Australia is one of the most popular places to emigrate to currently. Many people moving out there can’t bear, understandably, to leave their cat behind. That’s where PetAir UK come in; we can help you every step of the way and make the whole process less stressful for you, taking care of things from flights and veterinary care to documentation and cat passports.
Australia are generally quite strict with pets being imported into the country, so the process is slightly more complicated. However, PetAir is run and owned by veterinary surgeons and assisted by a team of healthcare professionals, a lot of which have an expertise in transporting cats to certain places in the world, so you can always find help from someone who knows exactly what they’re talking about. Plus, we export around 400 cats per year to Australia, so you know your cat is in professional hands.
Since 01st March 2023, the rules have changed slightly and now pets need to serve 30 days quarantine rather than 10 days, unless they are pets returning to Australia. Pets need to have their identities verified by a government veterinarian and due to the way government vets are organised in UK, this is not possible at this time, but we hope it will change.
Below is a watered down step-by-step guide of the things that need to be prepared and done before the time of export to Australia.
1. Confirm general eligibility – Cats must not be under quarantine restrictions or be more than 30 days pregnant or suckling young at the time of export.
2. Make sure your cat is microchipped
3. Check rabies vaccination – Your cat will need to have a valid rabies vaccination (when it was at least 90 days old).
4. Rabies Neutralising Antibody Titre (RNAT) test – This must be done between 180 days and 12 months before the export. Following the rabies vaccination, a vet must scan your cat’s microchip and collect a blood sample for the RNAT test. Your cat must have a valid RNAT test at the time of export.
5. An Official Government Vet must complete the rabies vaccination and RNAT test declaration – Must be done before applying for the import permit. The blood sample must be taken by a government approved vet (aka Official veterinarian) and the vet who takes the blood sample, cannot be the same vet who signs off the RNATT declaration – you need to take the blood results and declaration to a different practice or ask the team at Petair and we can help you with this. The vets at PetAir UK can do this for you if you chose us to apply for your import permit for your cats
6. Apply for an import permit – This should be done after you’ve received the declaration, and at least 42 days before the time of export. You can apply for the import permit on the http://www.agriculture.gov.au website.
7. Book a post-arrival quarantine space – Go to http://www.agriculture.gov.au for more information on booking quarantine space.
8. Check general vaccinations – It’s recommended that your cat gets vaccinated against feline enteritis, rhinotracheitis and calicivirus and they are valid for the whole post-arrival quarantine period.
9. Internal parasite treatments – Your cat must be treated by a vet twice with an internal parasite treatment; the 2 treatments must be at least 14 days apart and within 45 days before export. The second treatment must be given within 5 days before export.

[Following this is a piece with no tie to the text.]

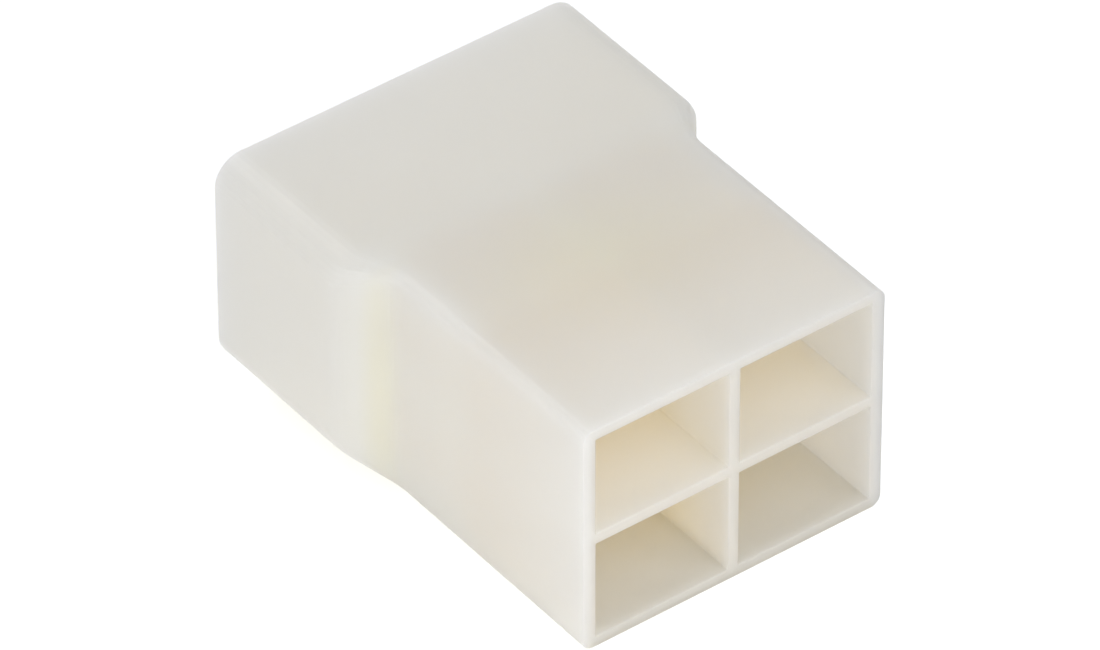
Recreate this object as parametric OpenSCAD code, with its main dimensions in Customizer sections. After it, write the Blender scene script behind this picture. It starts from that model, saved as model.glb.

10. External parasite treatments – These should start at least 21 days before export and repeated according to manufacturer’s directions until export. A vet must treat your cat with a product that kills fleas or ticks on contact.
11. Pre-export vet examination – Your cat must be examined by a vet and found to be free of external parasites (e.g. ticks) and signs of infectious/contagious diseases within 5 days before export.
12. Completion of Veterinary Health Certificate by an Official Government Vet – the export documents must be completed by a different vet practice to the practice who did the first treatments – which can be tricky to arrange so it may be best just to let the vets who work with Petair sign off the export forms.
After your cat lands in Australia, they will be transported into quarantine. All cats must complete a minimum of 30 days in a quarantine facility, unless the identity has been verified by a government vet or your cat has already travelled from Australia.
There is now a single quarantine station near to Melbourne, where the pets travel to. After quarantine your cats can be flown to your final destination in Australia and we can either help with this or you can arrange it yourself.
Flying a pet to Australia requires a lot of steps, but PetAir UK are on hand to help you with every part of the process.